* [Directions for this task] Line by line, reproduce exactly the beginning of the listing below, ending with the line that contains "channel_lip = 8.0" and adding nothing.

* [Dataset section]
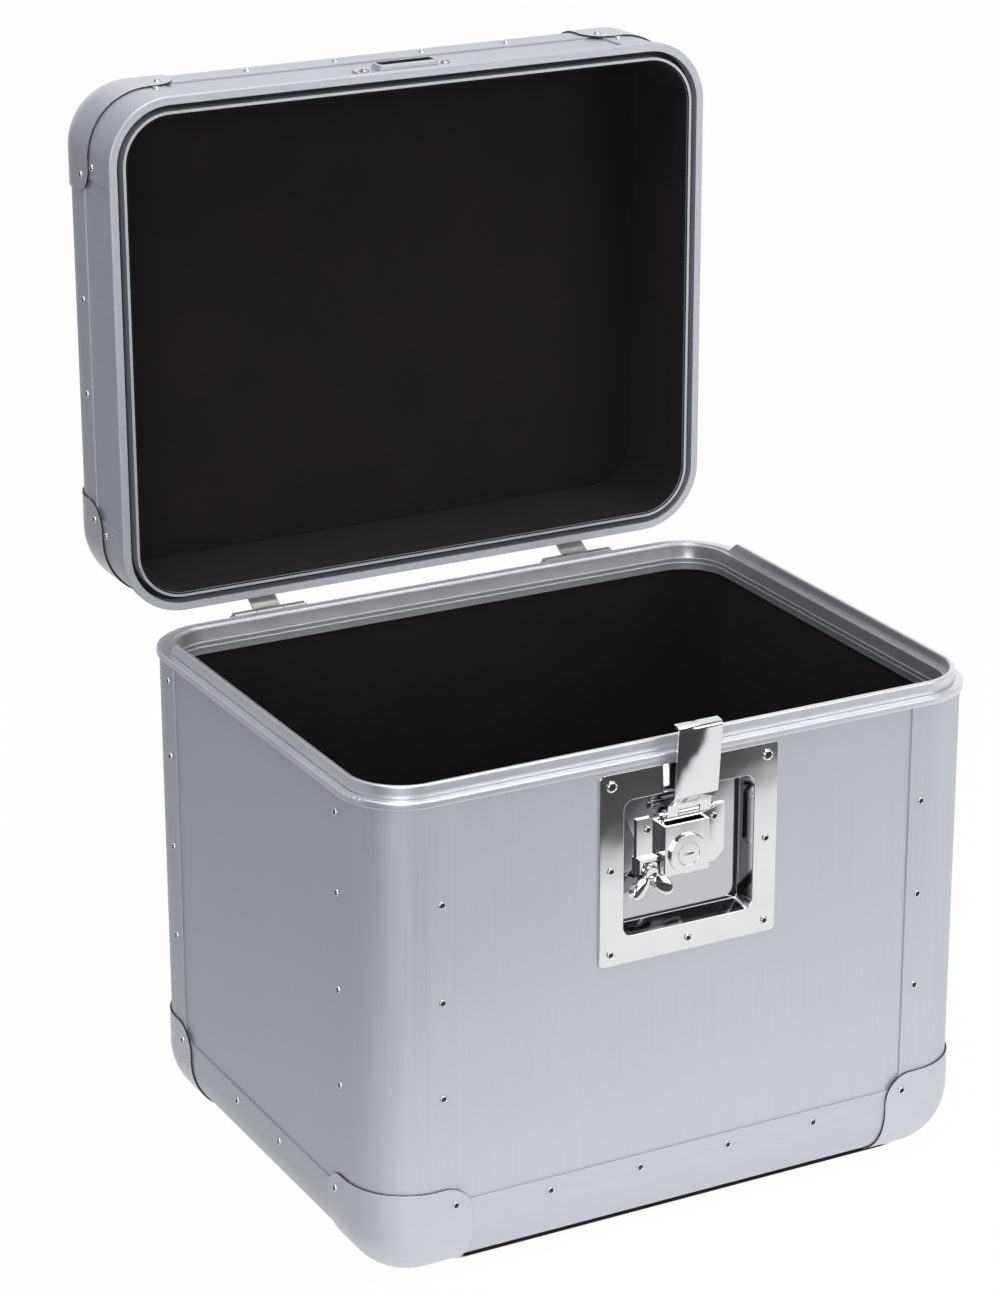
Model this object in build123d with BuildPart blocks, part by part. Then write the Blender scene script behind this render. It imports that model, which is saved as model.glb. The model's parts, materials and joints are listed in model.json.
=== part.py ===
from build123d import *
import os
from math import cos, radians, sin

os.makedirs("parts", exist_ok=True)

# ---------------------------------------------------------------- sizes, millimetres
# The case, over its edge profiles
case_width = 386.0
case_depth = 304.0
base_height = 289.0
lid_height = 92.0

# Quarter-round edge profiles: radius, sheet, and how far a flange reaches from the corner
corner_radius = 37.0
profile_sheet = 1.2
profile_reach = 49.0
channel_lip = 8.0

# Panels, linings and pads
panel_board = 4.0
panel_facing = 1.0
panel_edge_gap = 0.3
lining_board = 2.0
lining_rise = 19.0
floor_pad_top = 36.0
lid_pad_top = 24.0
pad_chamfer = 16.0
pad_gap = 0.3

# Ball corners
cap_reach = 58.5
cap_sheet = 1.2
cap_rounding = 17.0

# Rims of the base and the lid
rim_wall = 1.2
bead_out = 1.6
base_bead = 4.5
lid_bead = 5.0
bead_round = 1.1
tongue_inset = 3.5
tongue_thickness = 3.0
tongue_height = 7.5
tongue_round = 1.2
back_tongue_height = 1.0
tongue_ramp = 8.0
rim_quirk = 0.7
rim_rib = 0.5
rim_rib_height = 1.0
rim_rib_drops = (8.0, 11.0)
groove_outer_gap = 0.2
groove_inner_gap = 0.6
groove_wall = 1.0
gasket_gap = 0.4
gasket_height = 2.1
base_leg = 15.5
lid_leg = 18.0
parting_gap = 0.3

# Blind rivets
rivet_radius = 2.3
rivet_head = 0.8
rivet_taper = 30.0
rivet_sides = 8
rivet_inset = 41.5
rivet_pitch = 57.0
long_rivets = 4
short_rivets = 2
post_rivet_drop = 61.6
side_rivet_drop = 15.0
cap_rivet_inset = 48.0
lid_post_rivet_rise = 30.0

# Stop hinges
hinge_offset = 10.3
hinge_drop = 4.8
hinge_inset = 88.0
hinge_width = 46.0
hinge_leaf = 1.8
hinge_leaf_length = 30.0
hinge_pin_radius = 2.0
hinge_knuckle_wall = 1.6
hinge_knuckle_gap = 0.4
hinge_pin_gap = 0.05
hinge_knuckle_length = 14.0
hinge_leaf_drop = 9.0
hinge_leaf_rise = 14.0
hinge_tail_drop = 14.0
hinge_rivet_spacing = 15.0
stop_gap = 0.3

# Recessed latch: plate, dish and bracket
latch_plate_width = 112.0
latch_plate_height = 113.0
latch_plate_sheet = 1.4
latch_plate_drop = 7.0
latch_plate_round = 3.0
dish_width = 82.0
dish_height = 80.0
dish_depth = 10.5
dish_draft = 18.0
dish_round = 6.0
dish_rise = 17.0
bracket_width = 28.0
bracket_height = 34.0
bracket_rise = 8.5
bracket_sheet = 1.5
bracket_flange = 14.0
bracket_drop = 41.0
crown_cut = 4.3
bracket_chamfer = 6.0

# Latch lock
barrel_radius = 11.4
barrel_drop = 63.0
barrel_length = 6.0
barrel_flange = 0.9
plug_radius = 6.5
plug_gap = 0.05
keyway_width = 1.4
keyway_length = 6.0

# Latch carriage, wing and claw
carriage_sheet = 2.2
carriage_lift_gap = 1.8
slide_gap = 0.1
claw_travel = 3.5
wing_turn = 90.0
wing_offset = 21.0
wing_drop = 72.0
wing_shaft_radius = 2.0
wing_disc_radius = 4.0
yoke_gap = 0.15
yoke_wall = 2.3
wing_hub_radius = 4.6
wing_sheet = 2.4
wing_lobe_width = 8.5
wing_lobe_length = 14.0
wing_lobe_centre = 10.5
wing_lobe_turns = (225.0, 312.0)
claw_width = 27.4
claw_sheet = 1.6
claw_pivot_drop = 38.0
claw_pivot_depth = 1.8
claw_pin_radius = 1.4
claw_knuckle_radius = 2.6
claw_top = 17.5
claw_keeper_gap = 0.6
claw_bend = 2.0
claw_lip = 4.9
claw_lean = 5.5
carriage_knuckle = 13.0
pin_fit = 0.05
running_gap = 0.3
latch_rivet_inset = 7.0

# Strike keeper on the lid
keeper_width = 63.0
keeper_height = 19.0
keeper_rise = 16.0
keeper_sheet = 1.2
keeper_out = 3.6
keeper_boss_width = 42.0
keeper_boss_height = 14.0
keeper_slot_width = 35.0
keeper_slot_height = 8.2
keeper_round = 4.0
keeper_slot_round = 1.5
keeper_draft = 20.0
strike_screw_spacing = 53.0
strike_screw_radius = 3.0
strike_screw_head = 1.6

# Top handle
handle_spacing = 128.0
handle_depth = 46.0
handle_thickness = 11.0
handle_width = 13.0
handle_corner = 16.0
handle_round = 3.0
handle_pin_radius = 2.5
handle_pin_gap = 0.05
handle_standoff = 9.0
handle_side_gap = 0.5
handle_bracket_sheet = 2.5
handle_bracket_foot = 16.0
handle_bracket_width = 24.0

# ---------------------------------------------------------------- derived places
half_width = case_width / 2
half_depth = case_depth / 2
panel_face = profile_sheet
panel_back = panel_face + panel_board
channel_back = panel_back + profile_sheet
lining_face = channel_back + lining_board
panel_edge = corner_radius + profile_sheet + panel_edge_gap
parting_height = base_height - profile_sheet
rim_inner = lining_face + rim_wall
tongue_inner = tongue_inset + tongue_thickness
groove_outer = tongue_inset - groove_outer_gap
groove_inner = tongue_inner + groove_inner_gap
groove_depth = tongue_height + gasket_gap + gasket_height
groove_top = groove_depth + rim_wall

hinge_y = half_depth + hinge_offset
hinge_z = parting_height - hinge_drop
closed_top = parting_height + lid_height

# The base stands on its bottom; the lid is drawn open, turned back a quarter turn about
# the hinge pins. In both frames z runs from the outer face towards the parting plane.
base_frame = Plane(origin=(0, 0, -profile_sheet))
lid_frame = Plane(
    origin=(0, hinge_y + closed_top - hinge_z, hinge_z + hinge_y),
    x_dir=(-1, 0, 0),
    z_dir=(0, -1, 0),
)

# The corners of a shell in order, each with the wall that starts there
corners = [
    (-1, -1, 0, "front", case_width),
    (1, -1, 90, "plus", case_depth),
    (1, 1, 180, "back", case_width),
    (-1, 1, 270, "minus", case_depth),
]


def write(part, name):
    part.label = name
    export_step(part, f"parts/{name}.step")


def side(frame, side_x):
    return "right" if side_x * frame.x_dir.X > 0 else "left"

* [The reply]
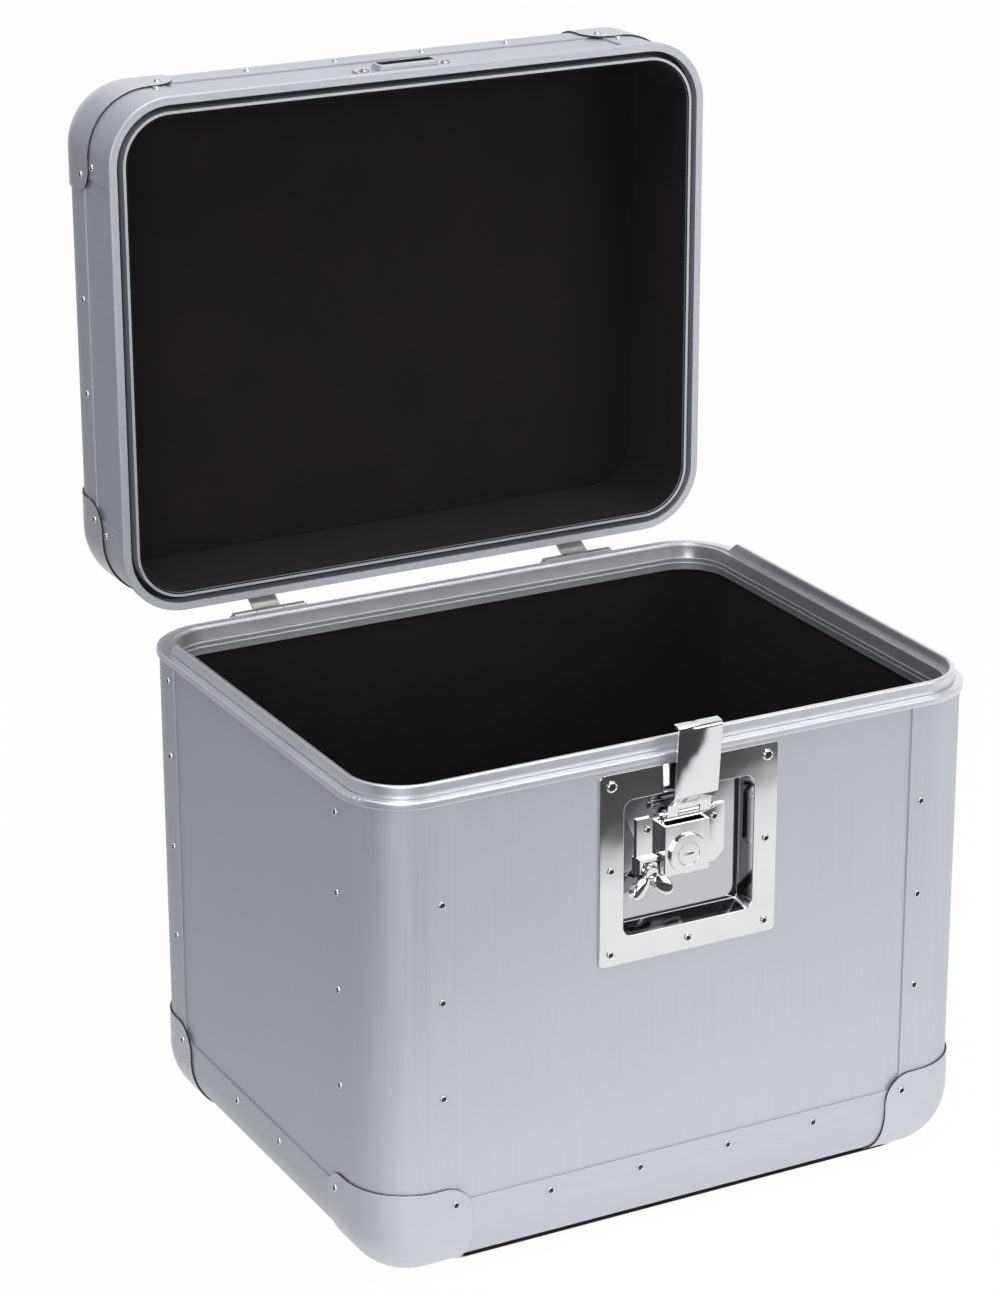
Model this object in build123d with BuildPart blocks, part by part. Then write the Blender scene script behind this render. It imports that model, which is saved as model.glb. The model's parts, materials and joints are listed in model.json.
=== part.py ===
from build123d import *
import os
from math import cos, radians, sin

os.makedirs("parts", exist_ok=True)

# ---------------------------------------------------------------- sizes, millimetres
# The case, over its edge profiles
case_width = 386.0
case_depth = 304.0
base_height = 289.0
lid_height = 92.0

# Quarter-round edge profiles: radius, sheet, and how far a flange reaches from the corner
corner_radius = 37.0
profile_sheet = 1.2
profile_reach = 49.0
channel_lip = 8.0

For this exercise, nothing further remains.